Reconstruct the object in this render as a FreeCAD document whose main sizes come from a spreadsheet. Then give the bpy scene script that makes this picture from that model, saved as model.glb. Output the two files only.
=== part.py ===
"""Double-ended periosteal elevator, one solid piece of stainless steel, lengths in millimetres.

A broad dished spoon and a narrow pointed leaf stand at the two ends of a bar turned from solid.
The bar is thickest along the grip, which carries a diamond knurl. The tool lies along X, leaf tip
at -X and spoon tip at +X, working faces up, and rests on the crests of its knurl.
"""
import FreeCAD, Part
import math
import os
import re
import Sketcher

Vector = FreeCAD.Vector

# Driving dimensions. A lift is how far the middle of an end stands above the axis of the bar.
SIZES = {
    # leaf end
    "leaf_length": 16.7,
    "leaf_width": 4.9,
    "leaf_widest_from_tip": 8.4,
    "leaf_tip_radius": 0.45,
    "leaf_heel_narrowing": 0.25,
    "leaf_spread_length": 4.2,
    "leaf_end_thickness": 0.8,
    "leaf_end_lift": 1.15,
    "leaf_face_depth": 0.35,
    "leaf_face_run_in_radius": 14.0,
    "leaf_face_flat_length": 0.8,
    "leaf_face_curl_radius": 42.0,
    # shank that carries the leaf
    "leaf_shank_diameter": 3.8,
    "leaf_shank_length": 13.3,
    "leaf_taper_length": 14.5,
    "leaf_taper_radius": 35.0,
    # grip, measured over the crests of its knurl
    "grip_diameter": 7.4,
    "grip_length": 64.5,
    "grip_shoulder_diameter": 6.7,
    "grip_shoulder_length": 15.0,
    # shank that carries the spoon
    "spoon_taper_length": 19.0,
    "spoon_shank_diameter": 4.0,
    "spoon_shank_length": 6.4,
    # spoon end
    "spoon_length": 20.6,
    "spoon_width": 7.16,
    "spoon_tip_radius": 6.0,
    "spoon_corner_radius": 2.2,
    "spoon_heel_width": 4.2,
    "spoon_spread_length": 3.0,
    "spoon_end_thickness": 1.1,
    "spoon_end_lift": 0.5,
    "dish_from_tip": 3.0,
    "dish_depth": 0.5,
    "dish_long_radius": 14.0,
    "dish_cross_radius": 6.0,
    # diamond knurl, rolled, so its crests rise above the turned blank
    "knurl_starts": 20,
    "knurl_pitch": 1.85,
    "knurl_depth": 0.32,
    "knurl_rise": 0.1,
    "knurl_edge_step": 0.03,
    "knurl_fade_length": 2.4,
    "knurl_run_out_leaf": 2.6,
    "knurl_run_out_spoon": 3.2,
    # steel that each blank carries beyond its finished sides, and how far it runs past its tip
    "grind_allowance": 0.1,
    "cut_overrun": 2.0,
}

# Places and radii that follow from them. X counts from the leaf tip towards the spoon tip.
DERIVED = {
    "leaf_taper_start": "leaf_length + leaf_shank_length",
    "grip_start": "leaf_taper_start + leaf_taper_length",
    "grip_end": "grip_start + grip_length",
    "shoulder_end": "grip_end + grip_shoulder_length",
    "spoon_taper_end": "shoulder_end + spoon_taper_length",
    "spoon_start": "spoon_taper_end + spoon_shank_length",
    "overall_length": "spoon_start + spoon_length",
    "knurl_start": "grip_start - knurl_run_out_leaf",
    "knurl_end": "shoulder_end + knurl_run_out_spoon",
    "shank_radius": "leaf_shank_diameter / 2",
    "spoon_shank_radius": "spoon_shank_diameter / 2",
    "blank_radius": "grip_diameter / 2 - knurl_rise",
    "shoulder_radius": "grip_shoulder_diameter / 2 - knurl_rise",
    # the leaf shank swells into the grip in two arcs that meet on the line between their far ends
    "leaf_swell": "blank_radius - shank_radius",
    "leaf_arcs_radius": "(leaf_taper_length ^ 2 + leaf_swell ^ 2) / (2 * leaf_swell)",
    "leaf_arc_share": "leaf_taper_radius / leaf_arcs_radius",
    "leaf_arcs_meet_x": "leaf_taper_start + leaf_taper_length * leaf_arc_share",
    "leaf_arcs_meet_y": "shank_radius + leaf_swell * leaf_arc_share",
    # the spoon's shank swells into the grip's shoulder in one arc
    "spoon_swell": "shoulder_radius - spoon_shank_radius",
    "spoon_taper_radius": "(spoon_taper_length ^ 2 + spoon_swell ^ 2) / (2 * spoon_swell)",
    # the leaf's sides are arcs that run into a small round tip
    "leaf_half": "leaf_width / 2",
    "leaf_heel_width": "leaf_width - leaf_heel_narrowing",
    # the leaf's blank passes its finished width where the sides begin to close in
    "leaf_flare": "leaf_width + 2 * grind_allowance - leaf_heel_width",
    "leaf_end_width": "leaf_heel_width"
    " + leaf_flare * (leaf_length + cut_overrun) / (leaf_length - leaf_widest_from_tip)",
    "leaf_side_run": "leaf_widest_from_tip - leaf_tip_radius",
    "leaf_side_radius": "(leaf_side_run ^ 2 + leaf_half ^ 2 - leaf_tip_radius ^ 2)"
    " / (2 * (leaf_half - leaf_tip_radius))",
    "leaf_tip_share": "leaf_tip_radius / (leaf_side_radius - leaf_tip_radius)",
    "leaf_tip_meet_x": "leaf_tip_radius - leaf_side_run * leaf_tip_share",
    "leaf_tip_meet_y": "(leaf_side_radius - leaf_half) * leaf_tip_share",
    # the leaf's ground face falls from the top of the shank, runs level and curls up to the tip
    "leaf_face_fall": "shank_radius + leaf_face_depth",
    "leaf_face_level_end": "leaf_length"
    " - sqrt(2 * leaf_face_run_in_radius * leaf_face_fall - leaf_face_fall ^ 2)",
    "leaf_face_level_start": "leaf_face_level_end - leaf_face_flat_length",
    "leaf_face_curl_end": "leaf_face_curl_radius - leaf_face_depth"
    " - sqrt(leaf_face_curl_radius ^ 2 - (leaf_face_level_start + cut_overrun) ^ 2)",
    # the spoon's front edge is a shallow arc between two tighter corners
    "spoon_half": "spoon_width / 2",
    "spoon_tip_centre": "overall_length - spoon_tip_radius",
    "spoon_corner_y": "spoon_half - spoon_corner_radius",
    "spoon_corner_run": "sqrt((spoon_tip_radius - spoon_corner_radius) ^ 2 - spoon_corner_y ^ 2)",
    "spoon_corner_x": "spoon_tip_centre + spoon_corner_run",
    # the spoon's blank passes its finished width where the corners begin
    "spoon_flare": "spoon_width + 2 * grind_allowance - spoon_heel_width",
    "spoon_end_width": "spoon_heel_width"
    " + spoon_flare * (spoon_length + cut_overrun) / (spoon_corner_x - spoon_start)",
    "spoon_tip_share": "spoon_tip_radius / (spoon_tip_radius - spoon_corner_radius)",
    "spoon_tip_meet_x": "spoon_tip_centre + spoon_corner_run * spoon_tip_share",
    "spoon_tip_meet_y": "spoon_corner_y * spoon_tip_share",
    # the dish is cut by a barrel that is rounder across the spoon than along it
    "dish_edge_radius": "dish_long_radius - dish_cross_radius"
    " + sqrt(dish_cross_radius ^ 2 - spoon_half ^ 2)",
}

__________

## WHAT YOU HAVE TO DO:
Reproduce only the lines from the top of the material through the one bearing "Vector = FreeCAD.Vector", each exactly as it stands.

## EXPECTED ANSWER:
Reconstruct the object in this render as a FreeCAD document whose main sizes come from a spreadsheet. Then give the bpy scene script that makes this picture from that model, saved as model.glb. Output the two files only.
=== part.py ===
"""Double-ended periosteal elevator, one solid piece of stainless steel, lengths in millimetres.

A broad dished spoon and a narrow pointed leaf stand at the two ends of a bar turned from solid.
The bar is thickest along the grip, which carries a diamond knurl. The tool lies along X, leaf tip
at -X and spoon tip at +X, working faces up, and rests on the crests of its knurl.
"""
import FreeCAD, Part
import math
import os
import re
import Sketcher

Vector = FreeCAD.Vector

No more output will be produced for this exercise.